Where do I get Let’s Read Math materials?
EAI is the distributor for the Let’s Read Math Funbooks, Teacher Guides, and children’s books that are featured in the Funbooks. EAI offers a comprehensive collection of over 7000 math and reading manipulatives, calculators, classroom resources, math and literature books, and other teaching materials. To receive an EAI catalog or to place an online order, call 800-770-8010, or go to www.eaieducation.com and type “let’s read math” in the search window.
Let’s Read Math materials may also be ordered directly from Projects in Education (PIE). In addition to the books, Funbooks, and teacher guides, PIE carries all the items related to the Let’s Read Math workshops (workshop manuals, take home items for children, and professional development services).
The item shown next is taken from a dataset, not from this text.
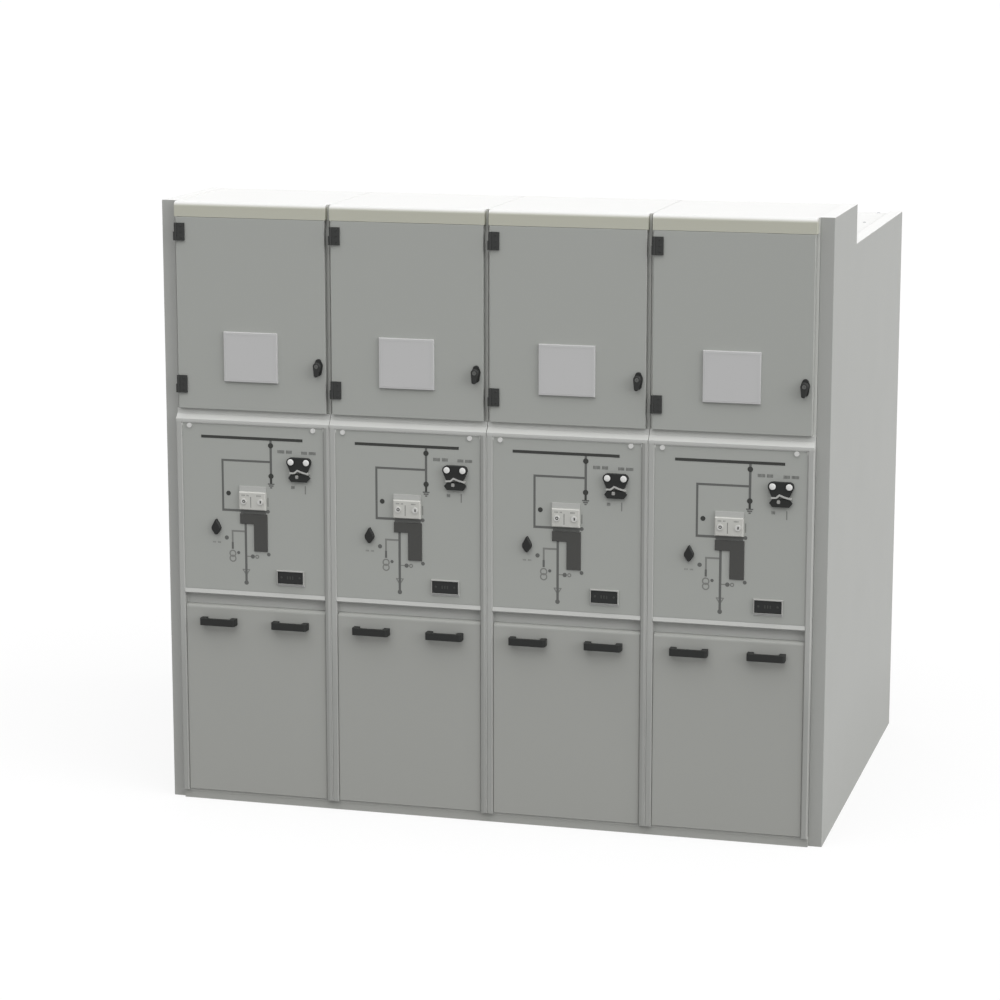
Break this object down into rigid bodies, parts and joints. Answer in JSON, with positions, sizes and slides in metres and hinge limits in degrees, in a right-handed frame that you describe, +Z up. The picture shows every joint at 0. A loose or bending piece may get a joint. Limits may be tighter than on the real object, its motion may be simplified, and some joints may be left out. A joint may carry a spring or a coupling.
{
  "type": "gas insulated switchgear line-up",
  "caption": "Line-up of gas insulated breaker panels with hinged low-voltage doors, operator plates with mimic diagrams, gripped cable covers and stepped end covers.",
  "frame": {"origin": "on the floor, under the centre of the bounding box", "axes": "+X along the line-up to the right as seen from the front, +Y to the back, +Z up"},
  "size_m": [2.5, 1.804, 2.28],
  "materials": {
    "panel_grey": "light grey powder coat, satin",
    "cover_grey": "light grey powder coat, satin",
    "frame_grey": "pale grey coated steel, satin",
    "housing_grey": "pale grey coated steel",
    "roof_grey": "pale grey coated steel",
    "base_steel": "grey powder coat, satin",
    "header_cream": "cream moulded strip, satin",
    "hinge_black": "black coated die casting",
    "handle_black": "black glass-filled plastic",
    "grip_black": "black glass-filled plastic",
    "display_grey": "pale grey moulded face",
    "cap_white": "white moulded caps",
    "box_cream": "cream moulded housing",
    "button_white": "white moulded buttons",
    "slot_cover_dark": "dark grey coated plate",
    "control_black": "black moulded plastic",
    "window_black": "black moulded window"
  },
  "bodies": {
    "switchboard": {"base_frame": "base_steel", "end_covers": "cover_grey", "switchgear_housing_1": "housing_grey", "lv_cabinet_1": "cover_grey", "cable_cover_1": "panel_grey", "switchgear_housing_2": "housing_grey", "lv_cabinet_2": "cover_grey", "cable_cover_2": "panel_grey", "switchgear_housing_3": "housing_grey", "lv_cabinet_3": "cover_grey", "cable_cover_3": "panel_grey", "switchgear_housing_4": "housing_grey", "lv_cabinet_4": "cover_grey", "cable_cover_4": "panel_grey", "header_strips": "header_cream", "hinge_posts": "hinge_black", "front_posts": "frame_grey", "cross_rails": "frame_grey", "operator_plates": "panel_grey", "cover_grips": "grip_black", "plate_caps": "cap_white", "button_boxes": "box_cream", "push_buttons": "button_white", "lever_slot_covers": "slot_cover_dark", "selector_switches": "control_black", "socket_knobs": "control_black", "indicator_windows": "window_black", "roof_covers": "roof_grey", "rear_covers": "cover_grey"},
    "door_1": {"lv_door_1": "panel_grey", "door_hinge_wings_1": "hinge_black", "display_panel_1": "display_grey"},
    "handle_1": {"door_handle_1": "handle_black"},
    "door_2": {"lv_door_2": "panel_grey", "door_hinge_wings_2": "hinge_black", "display_panel_2": "display_grey"},
    "handle_2": {"door_handle_2": "handle_black"},
    "door_3": {"lv_door_3": "panel_grey", "door_hinge_wings_3": "hinge_black", "display_panel_3": "display_grey"},
    "handle_3": {"door_handle_3": "handle_black"},
    "door_4": {"lv_door_4": "panel_grey", "door_hinge_wings_4": "hinge_black", "display_panel_4": "display_grey"},
    "handle_4": {"door_handle_4": "handle_black"}
  },
  "joints": [
    {"name": "door_1_hinge", "type": "hinge", "parent": "switchboard", "child": "door_1", "pos_m": [-1.186, -0.872, 1.8845], "axis": [0, 0, -1], "range_deg": [0, 100]},
    {"name": "handle_1_turn", "type": "hinge", "parent": "door_1", "child": "handle_1", "pos_m": [-0.638, -0.866, 1.69], "axis": [0, 1, 0], "range_deg": [0, 90]},
    {"name": "door_2_hinge", "type": "hinge", "parent": "switchboard", "child": "door_2", "pos_m": [-0.586, -0.872, 1.8845], "axis": [0, 0, -1], "range_deg": [0, 100]},
    {"name": "handle_2_turn", "type": "hinge", "parent": "door_2", "child": "handle_2", "pos_m": [-0.038, -0.866, 1.69], "axis": [0, 1, 0], "range_deg": [0, 90]},
    {"name": "door_3_hinge", "type": "hinge", "parent": "switchboard", "child": "door_3", "pos_m": [0.014, -0.872, 1.8845], "axis": [0, 0, -1], "range_deg": [0, 100]},
    {"name": "handle_3_turn", "type": "hinge", "parent": "door_3", "child": "handle_3", "pos_m": [0.562, -0.866, 1.69], "axis": [0, 1, 0], "range_deg": [0, 90]},
    {"name": "door_4_hinge", "type": "hinge", "parent": "switchboard", "child": "door_4", "pos_m": [0.614, -0.872, 1.8845], "axis": [0, 0, -1], "range_deg": [0, 100]},
    {"name": "handle_4_turn", "type": "hinge", "parent": "door_4", "child": "handle_4", "pos_m": [1.162, -0.866, 1.69], "axis": [0, 1, 0], "range_deg": [0, 90]}
  ]
}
What about Professional Development?
Click on the NEWS tab to see our calendar of events. Let’s Read Math presentations are offered at professional conferences across the country. We also schedule PD at central locations in Pennsylvania and New Jersey.
In Pennsylvania, Dr. Passantino and colleagues do workshops at the Bucks County Intermediate Unit (contact firstname.lastname@example.org) and the Montgomery County Intermediate Unit (email@example.com). Plans are underway to do future workshops at Holy Family University in Newtown, PA (contact firstname.lastname@example.org).
In NJ, workshops are held at The College of New Jersey (contact email@example.com) and Rutgers University. This year (2008-09), the Rutgers Center for Family Involvement in Schools is offering training programs for school districts who want to launch Let’s Read Math family programs in their schools. Visit the CFIS website for more information about dates, cost, etc. www.rci.rutgers.edu/~cfis/
Professional development services, technical assistance, and Let’s Read Math workshops at your site are available from Projects in Education. Write for information (firstname.lastname@example.org) or call 215-493-0458.
For an overview about the process of using children’s books to teach mathematics, there is a short online course offered for FREE, over the Verizon Literacy Network www.thinkfinity.org. Dr. Passantino wrote the “Let’s Read Math” course with guidance from the National Center for Family Literacy. The course takes approximately one-hour to complete, and a training certificate is issued upon completion.
How is Let’s Read Math funded?
Let’s Read Math is funded through the sales of publications and professional development services provided by Projects in Education. We have also received grants from the American Association for University Women Educational Foundation, from Verizon’s Check Into Literacy Program, and from the Wachovia Foundation.